Wednesday, February 12, 2014

Wild Mushroom Risotto

Life gets crazy and Hubby and I do our best to keep up with everything. Even though we both work a lot and are very committed to our jobs, there is always something that is more important to us - date nights. 

Wild Mushroom Risotto | www.kettlercuisine.com

In light of Valentine's Day sneaking up, we thought this was the perfect romantic recipe to share! When it comes to this Hallmark holiday, we like to stay in and cook together. This risotto is the perfect recipe for two people because it requires several steps and a lot of attention. Risotto is a labor of love, in every sense of the phrase! 

The mixture of the wild mushrooms, truffle and herbs is a mind-blowing experience for your taste buds. Hubby had the great idea of taking this one level higher by adding chopped bacon on top! Pause here for...


For those still wondering what to do to Wow your loved one on Valentine's Day - make this Wild Mushroom Risotto. If rice isn't enough for you, then add a sautéed or grilled meat/seafood on top. If you really want to get decadent, throw on a lobster tail. This recipe is at the top of the decadent date night list for sure - perfect for Valentine's Day!

The way to a man's heart is through his stomach. Happy Valentine's to my sweet Hubby.

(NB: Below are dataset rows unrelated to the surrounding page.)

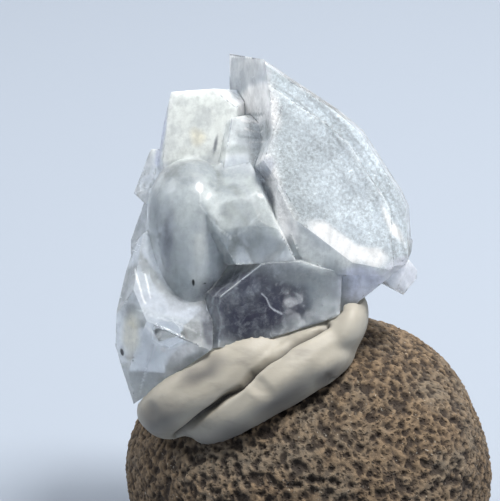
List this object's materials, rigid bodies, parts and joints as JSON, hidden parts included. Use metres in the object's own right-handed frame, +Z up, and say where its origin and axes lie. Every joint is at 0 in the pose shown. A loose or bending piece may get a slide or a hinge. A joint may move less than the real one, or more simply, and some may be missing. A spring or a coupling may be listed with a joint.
{
  "type": "apophyllite crystal specimen on a display stone",
  "caption": "Cluster of clear and frosted pseudocubic crystals held by a folded pad of putty on top of a rounded lava pebble with a flat underside.",
  "frame": {"origin": "middle of the pebble's flat underside", "axes": "+Z up towards the specimen's tip, the specimen's display side faces -Y, +X to its right"},
  "size_m": [0.0463, 0.0421, 0.0685],
  "materials": {
    "crystal": "clear to milky, frosted on the large front face",
    "putty": "soft, slightly waxy",
    "lava": "rough, full of gas pits"
  },
  "bodies": {
    "root": {"crystal_cluster": "crystal", "putty_pad": "putty", "lava_stone": "lava"}
  },
  "joints": []
}
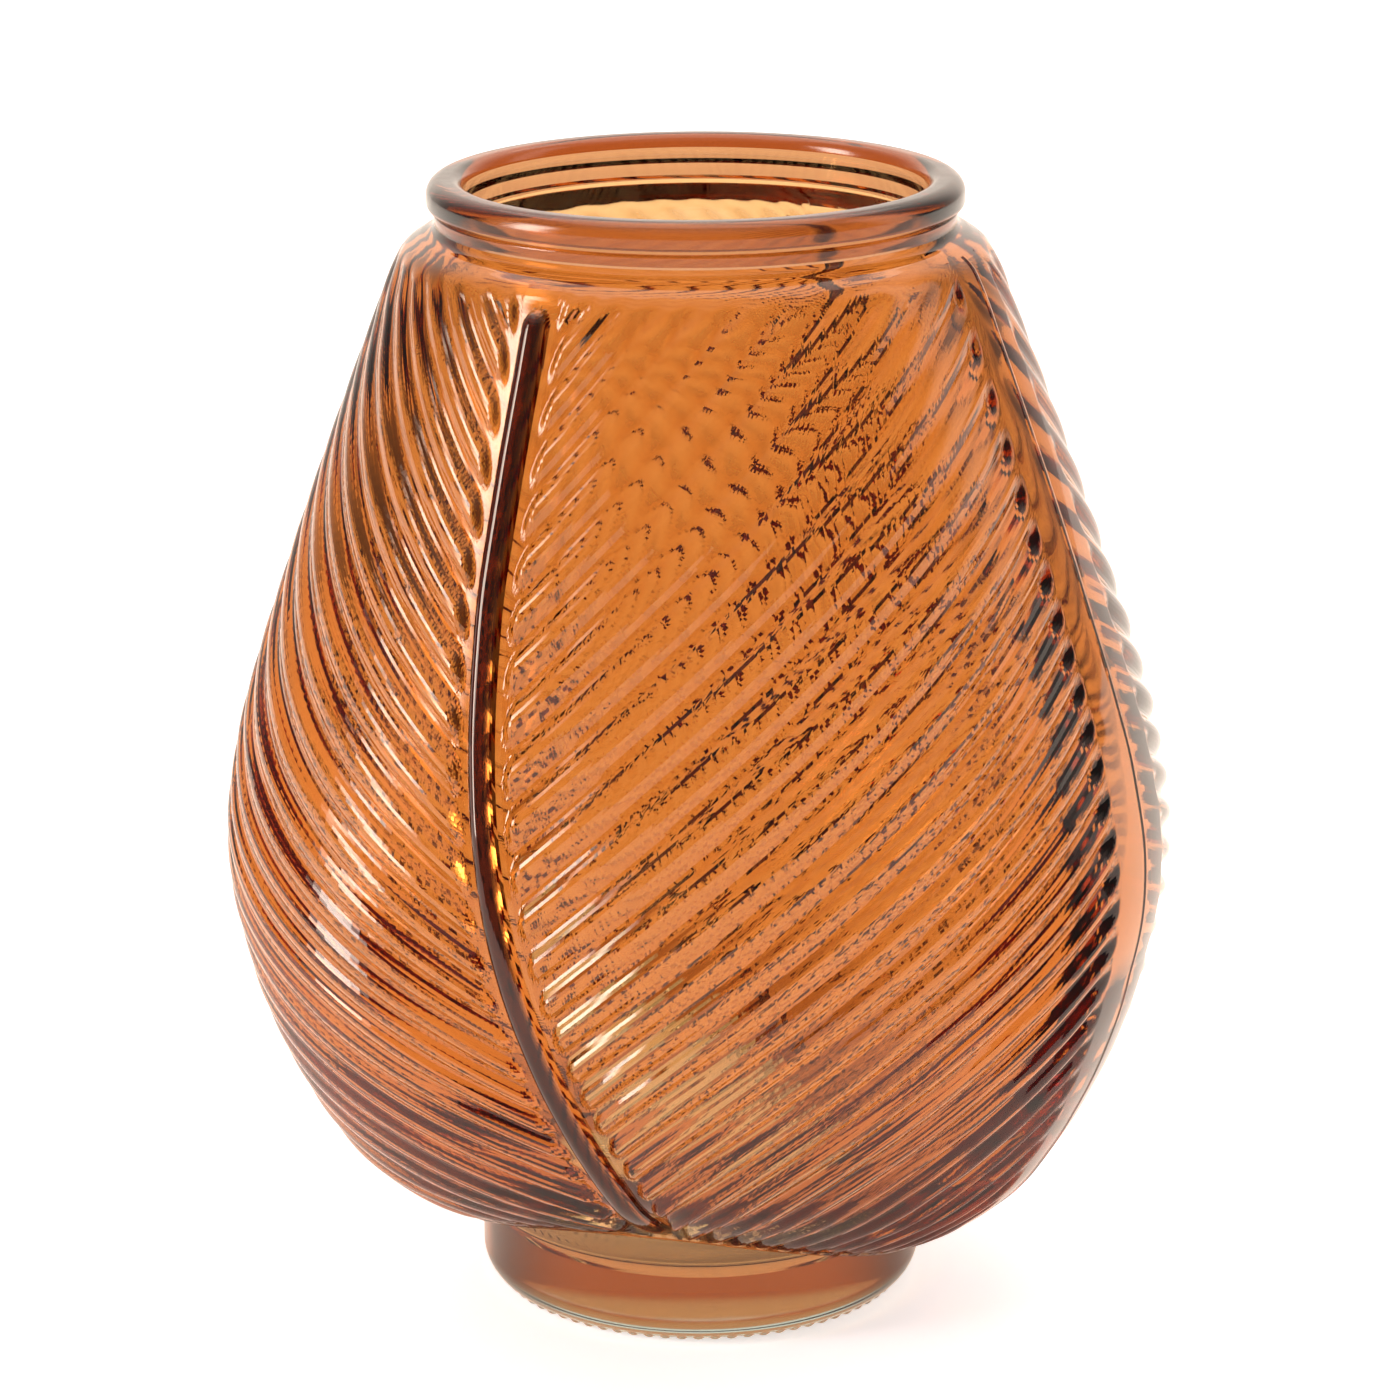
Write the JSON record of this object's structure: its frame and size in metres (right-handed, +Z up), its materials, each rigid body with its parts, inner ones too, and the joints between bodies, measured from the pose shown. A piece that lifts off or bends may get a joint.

Wild Mushroom Risotto | www.kettlercuisine.com

Wild Mushroom Risotto

Adapted from Tyler Florence's recipe
Yields: 4 servings
Prep Time: 20-25 minutes
Cook Time: 45-60 minutes

4 cups chicken broth, low sodium
1-ounce package dried porcini mushrooms
1 cup mushroom broth (from re-hydrating dried mushrooms)
2 tablespoons olive oil, divided
½ onion, diced, divided
2 garlic cloves, minced, divided
1 pound fresh portobello and crimini mushrooms, sliced
2 tablespoons fresh thyme, chopped (or 1 tablespoon dried thyme)
2 tablespoons fresh Italian parsley, chopped
2 tablespoons butter
Salt and pepper
1 tablespoon truffle oil
1 cup Arborio rice
1/4 cup dry white wine
1/2 cup fresh Parmesan cheese, grated
Fresh Italian parsley, for garnish
bacon, chopped (optional)

Heat the chicken broth in a medium saucepan and keep warm over low heat.

Re-hydrate the mushrooms according to the package. Remove the rehydrated mushrooms and reserve the liquid and keep warm next to the chicken broth. While the mushrooms are rehydrating, chop all your ingredients.

Heat 1 tablespoon of oil in a large skillet over medium heat. Add 1/4 onion and 1 clove garlic, cook, stirring, until translucent, about 5 minutes. Add the fresh mushrooms, herbs and butter. Sauté for 3 to 5 minutes until lightly browned, season with salt and pepper. Drizzle in truffle oil then add the rehydrated porcini mushrooms. Season again with salt and pepper. Cook for 1 minute then remove from heat and set aside.

Coat a large saucepan with the remaining oil and sauté the remaining 1/4 onion and garlic clove for 2 minutes. Add the rice and stir quickly until it is well-coated and opaque for about 1 minute. (This step cooks the starchy coating and prevents the grains from sticking) Stir in wine and cook until it is nearly all evaporated.

With a ladle, add 1 cup of the warm broth and cook, stirring constantly, until the rice has absorbed the liquid. Add the remaining broth, 1 cup at a time and stir until the liquid has absorbed down. Continue to cook and stir, allowing the rice to absorb each addition of broth before adding more. The risotto should be slightly firm and creamy, not mushy. Once the rice has thickened and all the liquid has been used, taste the risotto to make sure the rice is cooked through. If not, heat water or broth in the microwave and stir into the risotto in a similar fashion as prior steps.

When the risotto is to a desired consistency, stir in the mushroom mixture and Parmesan cheese. Stir this until the cheese melts and the result is a creamy, thick risotto. Top with a drizzle of truffle oil, chopped parsley and bacon or meat if using.